Task description:
Copy verbatim the material from its first line to the line that holds "from math import cos, radians, sin, sqrt, tan", including that line.

-----

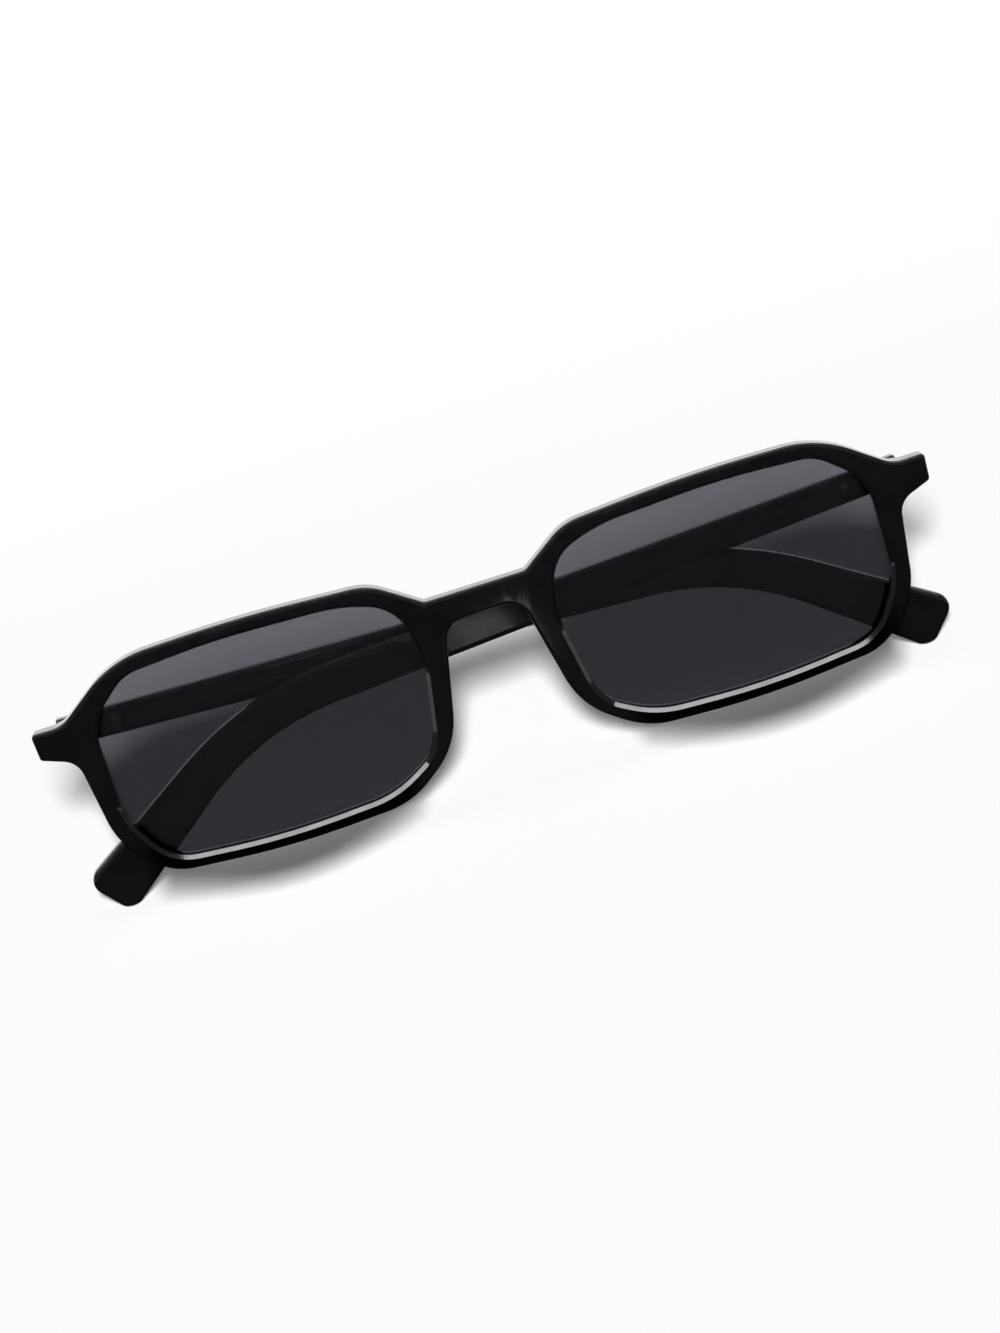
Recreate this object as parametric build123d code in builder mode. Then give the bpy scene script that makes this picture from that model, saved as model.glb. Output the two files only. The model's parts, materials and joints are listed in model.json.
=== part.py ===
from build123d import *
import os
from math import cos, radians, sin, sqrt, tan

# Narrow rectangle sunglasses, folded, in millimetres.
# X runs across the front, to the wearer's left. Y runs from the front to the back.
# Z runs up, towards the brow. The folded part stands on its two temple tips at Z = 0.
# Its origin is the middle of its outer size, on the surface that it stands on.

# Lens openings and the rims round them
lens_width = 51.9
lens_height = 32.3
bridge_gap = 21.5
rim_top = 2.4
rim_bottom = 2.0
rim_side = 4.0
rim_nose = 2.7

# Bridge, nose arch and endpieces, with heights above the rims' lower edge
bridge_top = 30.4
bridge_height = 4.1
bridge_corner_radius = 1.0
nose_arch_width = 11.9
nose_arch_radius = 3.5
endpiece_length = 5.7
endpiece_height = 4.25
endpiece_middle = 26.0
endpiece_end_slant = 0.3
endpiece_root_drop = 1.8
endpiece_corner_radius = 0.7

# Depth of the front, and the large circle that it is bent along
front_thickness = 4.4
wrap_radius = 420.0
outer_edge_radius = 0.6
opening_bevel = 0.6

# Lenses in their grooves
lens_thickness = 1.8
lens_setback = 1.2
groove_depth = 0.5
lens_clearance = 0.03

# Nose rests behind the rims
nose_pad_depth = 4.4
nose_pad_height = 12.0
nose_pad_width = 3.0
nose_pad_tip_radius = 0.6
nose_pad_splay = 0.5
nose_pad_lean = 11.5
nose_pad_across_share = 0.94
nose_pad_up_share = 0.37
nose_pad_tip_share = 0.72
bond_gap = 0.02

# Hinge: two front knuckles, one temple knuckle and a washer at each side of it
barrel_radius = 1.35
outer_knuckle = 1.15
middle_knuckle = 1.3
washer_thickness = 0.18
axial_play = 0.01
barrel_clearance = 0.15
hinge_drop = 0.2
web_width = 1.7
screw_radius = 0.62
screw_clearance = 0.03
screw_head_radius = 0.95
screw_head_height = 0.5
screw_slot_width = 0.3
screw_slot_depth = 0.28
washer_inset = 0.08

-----

Task answer:
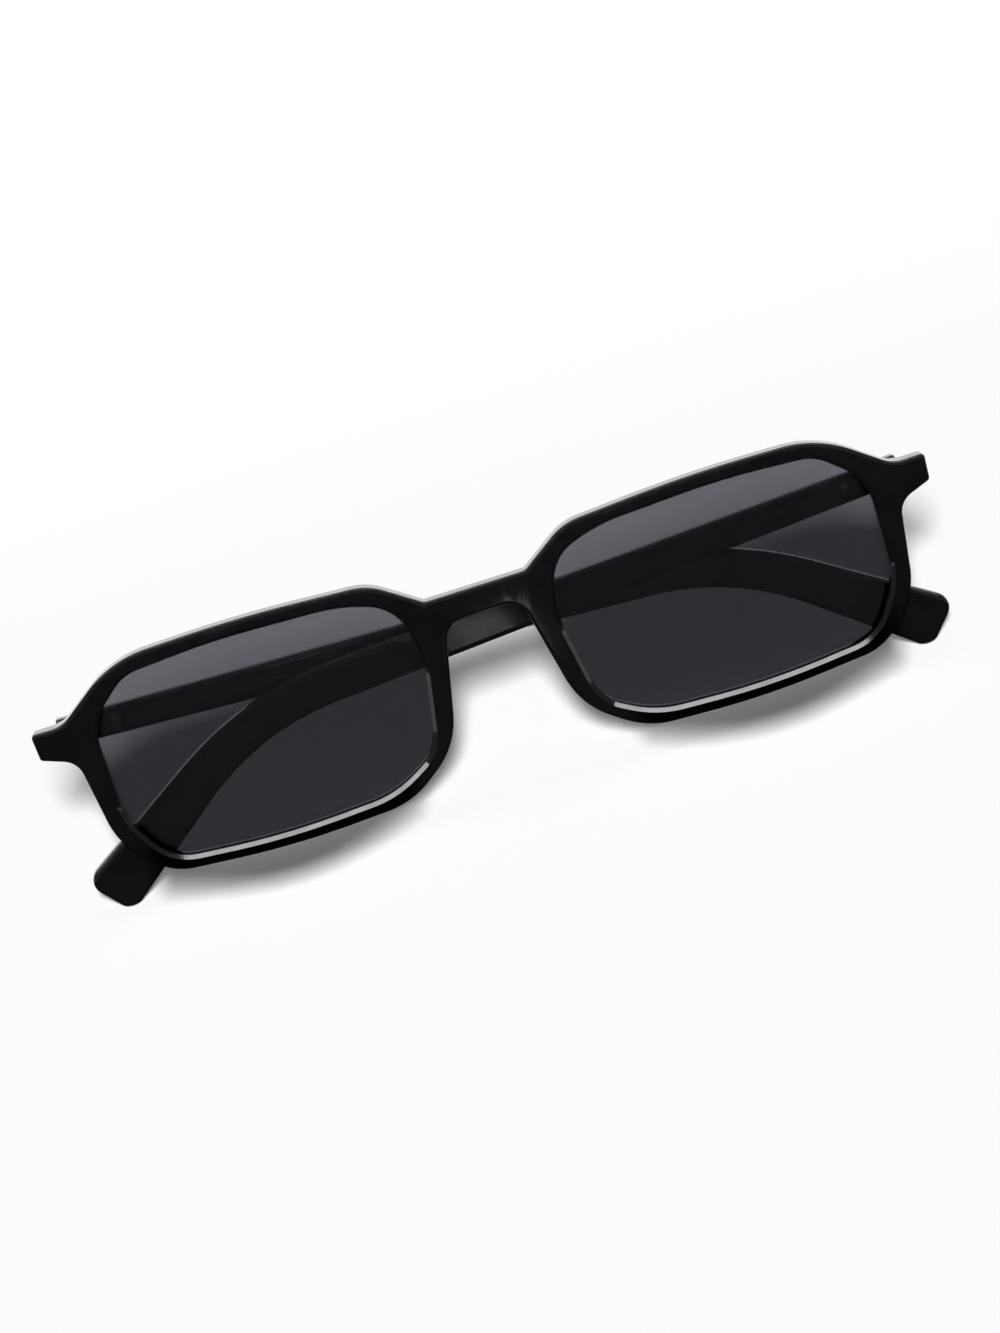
Recreate this object as parametric build123d code in builder mode. Then give the bpy scene script that makes this picture from that model, saved as model.glb. Output the two files only. The model's parts, materials and joints are listed in model.json.
=== part.py ===
from build123d import *
import os
from math import cos, radians, sin, sqrt, tan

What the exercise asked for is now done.